Announcing the strategy, Mukasey said he had revived the council, which had not met for 15 years, because a new generation of global crime organizations, wealthy, politically connected and technologically sophisticated, "pose real national security threats" to the United States.
"Some of the most significant" of the groups, Mukasey said, were "infiltrating our own strategic industries, and those of our allies … providing logistical support to terrorist organizations and foreign intelligence agencies, and are capable of creating havoc in our economic infrastructure."
He singled out the global energy and "strategic materials" markets as two sectors that global criminals "have penetrated and control significant positions in."
Once the list of priority targets is complete, the strategy says that special teams of "prosecutors, investigators, and analysts" will be set up to "focus law enforcement, intelligence and other resources on disrupting and dismantling significant (international organized crime) operations and (apprehending) high-value IOC figures worldwide."
Mukasey unveiled the strategy at the Center for Strategic and International Studies last week, stressing that the strategy relied on cooperation from other U.S. agencies and international partners.
"This is about more than the Department of Justice," he said. "It involves our law enforcement and non-law enforcement colleagues at the departments of Homeland Security, State, Treasury, and Labor, as well as the intelligence community."
He said the administration would make use of executive branch authorities already employed against terrorism, like watch-listing and asset-seizing and -freezing, and cited their use against so-called drug kingpins as a model.
"We will be increasing the information we provide to the State Department to support their programs to deny visas to criminals, and to the Treasury Department to support their sanctions programs that target money laundering," Mukasey said.
Assistant Attorney General Alice Fisher said that the list of targets against whom these authorities would be used, drawn up by the interagency committee, would not be like the public lists of designated terrorists produced by the State or Treasury departments.
"Obviously when it serves our investigative purposes, it may be that some of those groups or names are made public," she said, adding that measures like using Treasury Department powers to seize or freeze assets required the publication of names.
She said that, in addition to the executive authorities, prosecutors had "many, many tools at our disposal to go after these types of criminals, whether it's the racketeering statute, whether it's the general cyber-crime statutes, the counterfeit-goods (intellectual property) statutes. We have … mutual legal assistance treaties to work with our foreign counterparts."
"We're not at this point proposing new legislation," she concluded.
The strategy calls for the U.S. government to "utilize all available … programs, capabilities, and resources" to protect U.S. banks, trading companies and industries "and to prevent international organized criminals from entering and operating in the United States."
It calls on the government to "assertively employ its arsenal of powerful economic, consular and other non-law enforcement means to target IOC figures and organizations, freeze or seize their assets, and disrupt their ability to exploit U.S. banks, businesses, and strategic assets."

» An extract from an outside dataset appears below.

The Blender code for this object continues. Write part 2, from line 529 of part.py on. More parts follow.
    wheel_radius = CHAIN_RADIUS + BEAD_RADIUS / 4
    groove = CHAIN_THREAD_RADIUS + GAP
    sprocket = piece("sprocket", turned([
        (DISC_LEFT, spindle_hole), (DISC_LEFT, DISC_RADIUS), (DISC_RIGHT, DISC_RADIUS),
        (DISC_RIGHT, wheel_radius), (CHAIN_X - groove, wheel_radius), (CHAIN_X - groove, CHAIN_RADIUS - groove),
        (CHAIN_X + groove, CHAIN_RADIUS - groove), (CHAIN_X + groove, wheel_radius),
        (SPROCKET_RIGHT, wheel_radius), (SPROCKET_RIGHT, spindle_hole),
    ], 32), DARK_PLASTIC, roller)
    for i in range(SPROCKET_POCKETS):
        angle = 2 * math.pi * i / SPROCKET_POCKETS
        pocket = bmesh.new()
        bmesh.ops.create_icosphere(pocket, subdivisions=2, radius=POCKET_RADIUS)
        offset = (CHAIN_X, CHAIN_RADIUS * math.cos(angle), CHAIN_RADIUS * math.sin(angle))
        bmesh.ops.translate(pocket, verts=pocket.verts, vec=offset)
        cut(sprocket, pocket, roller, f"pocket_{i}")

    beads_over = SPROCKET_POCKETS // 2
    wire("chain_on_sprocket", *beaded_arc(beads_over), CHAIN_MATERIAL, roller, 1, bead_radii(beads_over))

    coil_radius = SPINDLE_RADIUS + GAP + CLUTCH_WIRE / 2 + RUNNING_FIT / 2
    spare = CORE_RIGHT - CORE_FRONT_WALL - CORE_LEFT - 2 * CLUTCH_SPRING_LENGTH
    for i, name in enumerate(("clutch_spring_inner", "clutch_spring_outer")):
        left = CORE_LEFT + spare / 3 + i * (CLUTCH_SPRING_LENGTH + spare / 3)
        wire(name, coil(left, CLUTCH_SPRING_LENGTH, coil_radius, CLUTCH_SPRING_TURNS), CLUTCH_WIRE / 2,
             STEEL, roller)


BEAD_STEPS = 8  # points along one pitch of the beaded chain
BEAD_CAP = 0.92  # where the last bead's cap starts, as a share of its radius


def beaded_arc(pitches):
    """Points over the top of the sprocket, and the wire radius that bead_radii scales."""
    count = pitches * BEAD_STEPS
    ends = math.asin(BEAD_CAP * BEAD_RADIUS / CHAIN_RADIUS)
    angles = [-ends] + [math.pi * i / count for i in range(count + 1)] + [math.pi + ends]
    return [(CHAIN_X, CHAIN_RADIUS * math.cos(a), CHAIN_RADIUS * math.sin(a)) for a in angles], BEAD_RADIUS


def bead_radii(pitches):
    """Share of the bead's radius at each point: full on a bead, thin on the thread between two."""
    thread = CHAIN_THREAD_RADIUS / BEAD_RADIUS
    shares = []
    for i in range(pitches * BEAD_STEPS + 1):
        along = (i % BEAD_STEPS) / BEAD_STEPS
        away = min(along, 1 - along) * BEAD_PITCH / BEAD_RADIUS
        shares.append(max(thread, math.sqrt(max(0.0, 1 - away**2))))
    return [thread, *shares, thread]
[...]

Mukasey said the strategy aimed to bring the instruments of national power to bear on the problem.
"We have to marshal information from all available sources -- law enforcement, the intelligence community, foreign partners, and the private sector -- so we can identify and draw connections among the groups," he said.
FBI Deputy Director John Pistole added that the bureau had no plans to expand the use of foreign intelligence powers to cover international organized crime. "We believe that the investigative tools and authorities that we have are more than adequate for addressing international organized crime. The fact that we can use other authorities on the national security side for counter-terrorism and counterintelligence, espionage, whatever it may be is simply an indication that there are tools in precise situations, but we have not -- at least in the FBI -- been in a situation where we needed to invoke those tools for international organized crime."

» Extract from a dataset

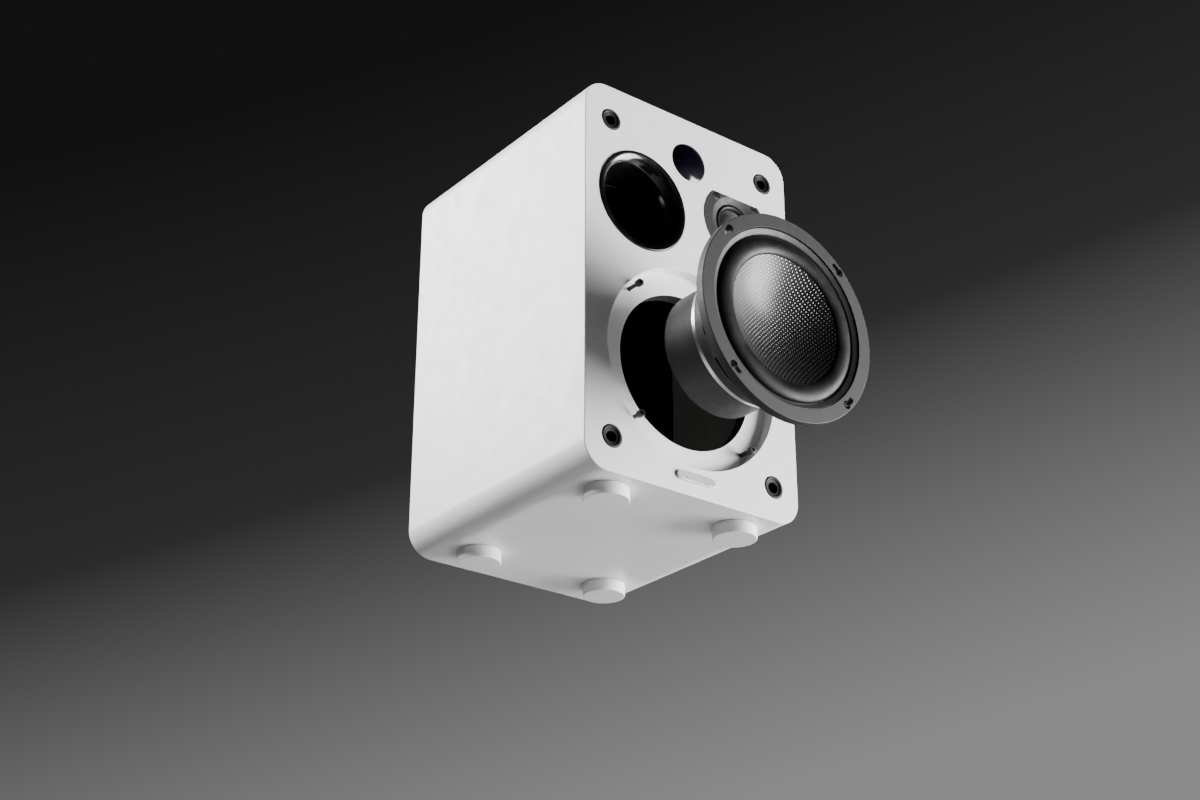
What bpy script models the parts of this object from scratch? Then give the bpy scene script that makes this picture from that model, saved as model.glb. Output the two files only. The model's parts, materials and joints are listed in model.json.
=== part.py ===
"""Bookshelf speaker with its woofer drawn out of the cabinet.

Metres, +Z up, +X to the viewer's right, the front faces -Y.
The origin is on the floor under the middle of the whole object's box.
"""
from math import asin, cos, pi, radians, sin, sqrt

import bmesh
import bpy
from mathutils import Matrix, Vector

MM = 0.001
GAP = 0.3 * MM  # kept between pieces that rest on or fit round each other

# ---- cabinet
CABINET_WIDTH = 185 * MM
CABINET_HEIGHT = 293 * MM
CABINET_DEPTH = 205 * MM
EDGE_RADIUS = 18.5 * MM  # the four long edges
FRONT_EDGE = 0.8 * MM
SIDE_WALL = 12 * MM
FRONT_WALL = 18 * MM
REAR_WALL = 12 * MM
BRACE_THICKNESS = 10 * MM
BRACE_RAIL = 18 * MM
BRACE_DEPTH = 120 * MM  # of its front face, behind the cabinet's front
WADDING_CLEARANCE = 1.3 * MM  # between the wadding and the port beside it
WADDING_SOFTNESS = 0.3125  # rounding of its edges, of its thickness

# ---- feet
FOOT_RADIUS = 15.5 * MM
FOOT_HEIGHT = 9 * MM
FOOT_SIDE_INSET = 37.1 * MM  # foot centre to the cabinet's side
FOOT_FRONT_INSET = 24.9 * MM
FOOT_REAR_INSET = 35.2 * MM
FOOT_EDGE = 1 * MM

# ---- grille sockets, in the corners of the front
SOCKET_RADIUS = 8 * MM
SOCKET_BORE = 3.6 * MM
SOCKET_DEPTH = 13 * MM
SOCKET_SIDE_INSET = 22.4 * MM
SOCKET_TOP_INSET = 26.9 * MM
SOCKET_BOTTOM_INSET = 25.2 * MM

# ---- reflex port
PORT_X = -42.4 * MM
PORT_Z = 210.8 * MM  # heights on the front are measured from the cabinet's bottom
PORT_LIP_RADIUS = 37.9 * MM
PORT_BORE = 25 * MM
PORT_WALL = 2.5 * MM
PORT_FLARE_DEPTH = 26 * MM
PORT_LIP_PROUD = 0.8 * MM
PORT_LIP_THICKNESS = 2.4 * MM
PORT_TUBE_LENGTH = 78 * MM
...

One foreign intelligence tool already available to federal prosecutors is intelligence from a special center at the CIA that monitors organized crime and terrorism.
The agency's Crime and Narcotics Center, launched with a counter-drug mission in 1989, was expanded to include the operations of international organized criminals beyond the drug trade in 1994.

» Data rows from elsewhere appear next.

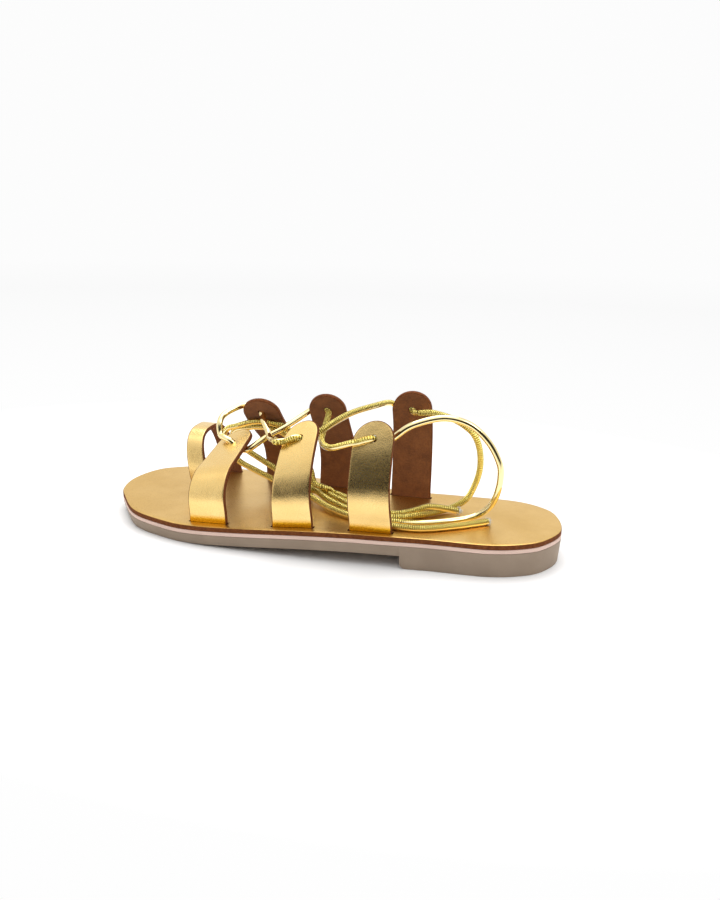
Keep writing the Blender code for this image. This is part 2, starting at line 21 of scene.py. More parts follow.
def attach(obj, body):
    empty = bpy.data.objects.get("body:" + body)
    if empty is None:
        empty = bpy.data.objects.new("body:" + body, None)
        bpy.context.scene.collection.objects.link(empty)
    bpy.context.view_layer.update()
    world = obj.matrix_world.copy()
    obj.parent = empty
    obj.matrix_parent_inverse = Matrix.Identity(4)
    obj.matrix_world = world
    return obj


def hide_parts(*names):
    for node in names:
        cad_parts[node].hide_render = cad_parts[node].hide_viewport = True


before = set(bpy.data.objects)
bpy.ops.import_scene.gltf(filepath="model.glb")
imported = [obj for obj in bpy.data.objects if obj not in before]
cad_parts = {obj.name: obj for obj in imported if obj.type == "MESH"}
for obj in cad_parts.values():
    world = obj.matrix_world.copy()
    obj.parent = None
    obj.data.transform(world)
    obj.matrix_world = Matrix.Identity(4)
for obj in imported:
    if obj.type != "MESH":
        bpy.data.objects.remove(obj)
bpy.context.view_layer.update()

LOG = logging.getLogger("sandal")
MM = 0.001
BODY = "root"
SAME_PLACE = 1e-7

# Steps in each stretch of the sole's outline, and the gap at its tips in millimetres
OUTLINE_STEPS = 24
TIP_GAP = 0.02

# Angles in degrees above which an edge stays sharp
SHARP_MOULDED = 38.0
SHARP_LEATHER = 50.0

# The material zones round a section of a layer or a strip
TOP, SIDE, BOTTOM = range(3)


class Slot(Enum):
    """The record's material slots."""

    OUTSOLE = "rubber_outsole"
    MIDSOLE = "midsole_layer"
    FOOTBED = "footbed_leather"
    STRAP = "strap_leather"
    LACE = "lace_cord"


class Side(Enum):
    """The two sides of a left foot, with the sign of Y that each lies on."""

    LATERAL = 1
    MEDIAL = -1


# Shared measures of the sole


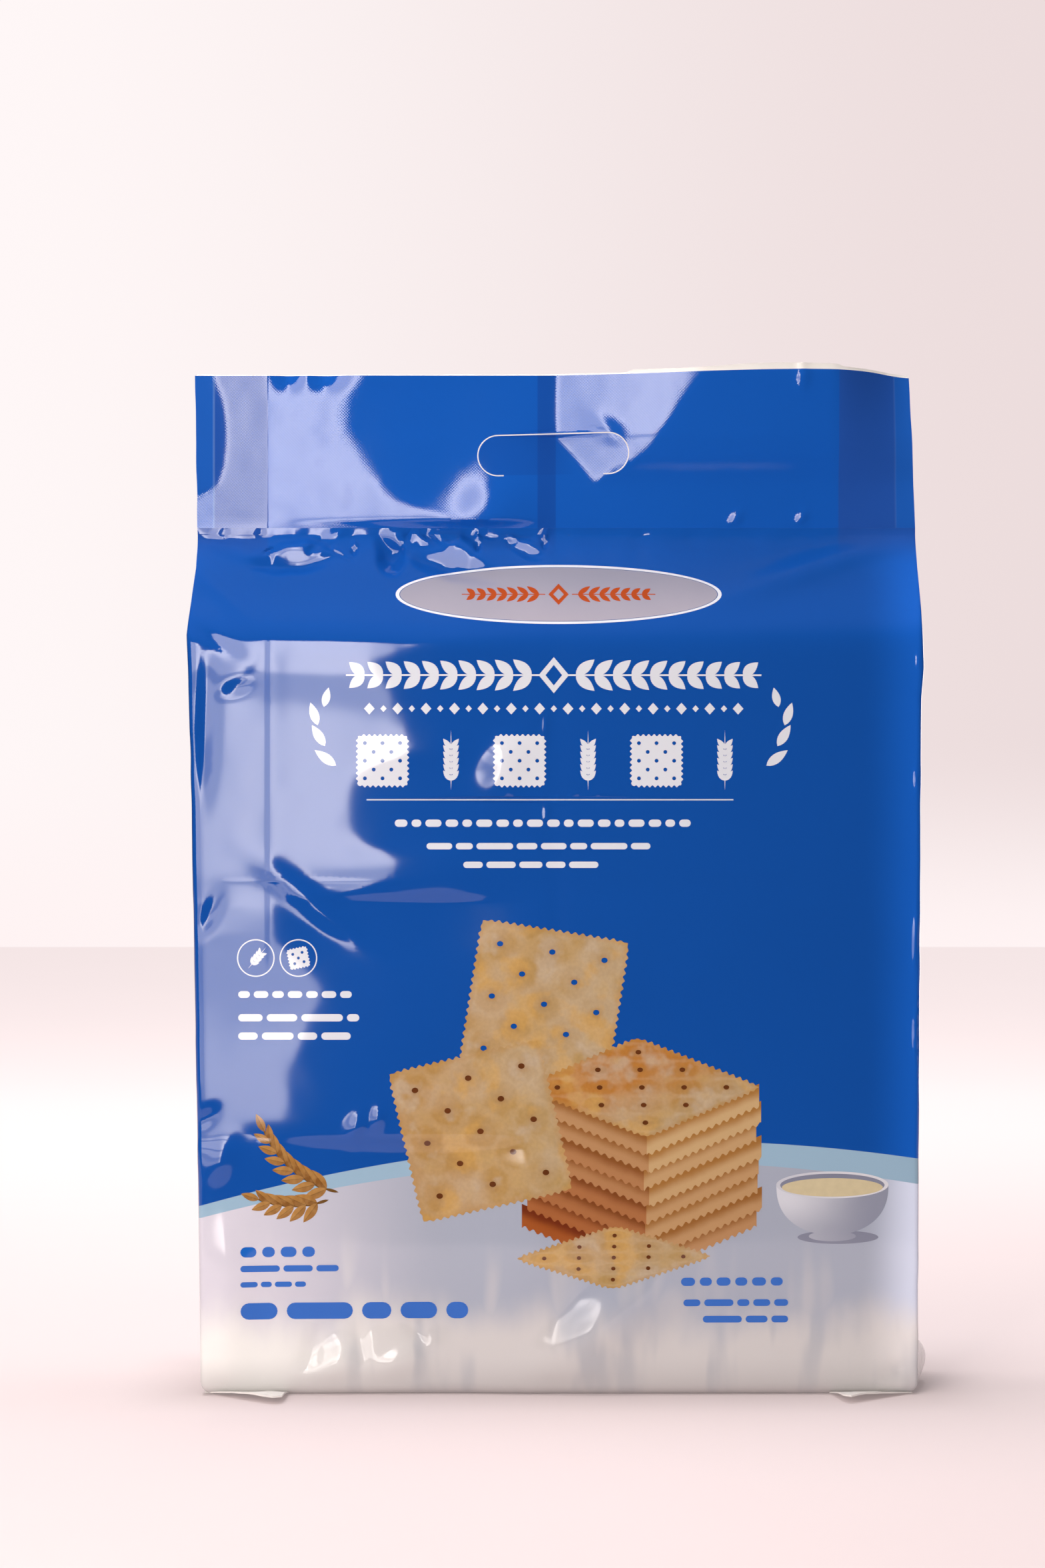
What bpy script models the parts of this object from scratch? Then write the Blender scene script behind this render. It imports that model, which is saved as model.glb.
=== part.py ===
"""A sealed side-gusset film bag, full of crackers, that stands on its flat base.

Units are metres, +Z is up and the front panel faces -Y. The origin is the centre of the flat base.
The bag can't be seen into, so film and contents are one closed solid. It is a loft of level sections:
front panel, right gusset, back panel and left gusset, from the base up to the header, which is the flat
heat-sealed strip with a die-cut carry slot whose flap is still in place.
"""

import math

import bmesh
import bpy

# Heights of the bag's main lines
SEAL_HEIGHT = 0.3570
HEADER_HEIGHT = 0.0637
SHOULDER_HEIGHT = 0.3110
TIER_HEIGHT = 0.1036
NOTCH_TOP = SEAL_HEIGHT - 0.0025

# Width of the panels, as (height, left edge, right edge): the bag narrows a little downwards
EDGE_LINE = [
    (0.0000, -0.1446, 0.1488),
    (0.1300, -0.1466, 0.1492),
    (0.2500, -0.1487, 0.1499),
    (0.3100, -0.1500, 0.1508),
    (0.3570, -0.1488, 0.1510),
    (0.4210, -0.1497, 0.1492),
]

# Depth from the middle plane
EDGE_HALF_DEPTH = 0.0280
FRONT_BULGE = 0.0065
BACK_BULGE = 0.0055
COLUMN_CREASE = 0.0012
TIER_CREASE = 0.0014
CREASE_REACH = 0.0060
SHOULDER_SOFTNESS = 0.0070
BASE_ROUNDING = 0.0050

# Side gussets, whose half panel keeps its width as it folds in
GUSSET_HALF_PANEL = 0.0305
BASE_OPENING_HEIGHT = 0.0350
CORNER_POKE = 0.0045
CORNER_POKE_HEIGHT = 0.2980
FOOT_POKE = 0.0065
FOOT_POKE_HEIGHT = 0.0110

# Header strip
HEADER_THICKNESS = 0.0008
HEADER_FORWARD_LEAN = 0.0090
HEADER_CORNER_BEND = 0.0160
HEADER_CROWN = 0.0020
BACK_SEAM_LEFT = -0.0065
BACK_SEAM_RIGHT = 0.0010
BACK_SEAM_RISE = 0.0004
BACK_SEAM_STEP = 0.0005

# Carry slot, a cut that leaves its flap hinged along the bottom
SLOT_HEIGHT = 0.3877
SLOT_LENGTH = 0.0630
SLOT_WIDTH = 0.0170
SLOT_TILT = math.radians(1.2)
SLOT_HINGE_HALF = 0.0208
SLOT_KERF = 0.0005

# Folded film ears that lie on the floor in front of the base
EAR_THICKNESS = 0.0010
EAR_CLEARANCE = 0.0004
EAR_CURL = 0.0022

# Mesh fineness
PANEL_COLUMNS = 28
TIERS = 3
GUSSET_STOPS = (-0.55, 0.0, 0.55)
FILM_COLOUR = (0.012, 0.085, 0.330, 1.0)


def smooth_step(start, end, value):
    """A soft ramp from 0 at start to 1 at end."""
    share = min(1.0, max(0.0, (value - start) / (end - start)))
    return share * share * (3.0 - 2.0 * share)


def bump(centre, reach, value):
    """A soft bump of height 1 at centre."""
    return math.exp(-(((value - centre) / reach) ** 2))


def soft_lower(first, second, softness):
    """The lower of two values, with a rounded change between them."""
    return 0.5 * (first + second - math.hypot(first - second, softness))


def edges_at(height):
    """The left and right edge of the panels at a height."""
    for low, high in zip(EDGE_LINE, EDGE_LINE[1:]):
        if height <= high[0]:
            share = (height - low[0]) / (high[0] - low[0])
            return low[1] + share * (high[1] - low[1]), low[2] + share * (high[2] - low[2])
    return EDGE_LINE[-1][1:]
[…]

Justice officials will also convene a special intelligence squad, "an interagency analytical team that will systematically collect, synthesize, and disseminate to headquarters and the field law enforcement and intelligence information on selected IOC targets … and enable investigators and prosecutors to make connections across jurisdictions to uncover and take action against priority international criminal organizations," according to the strategy.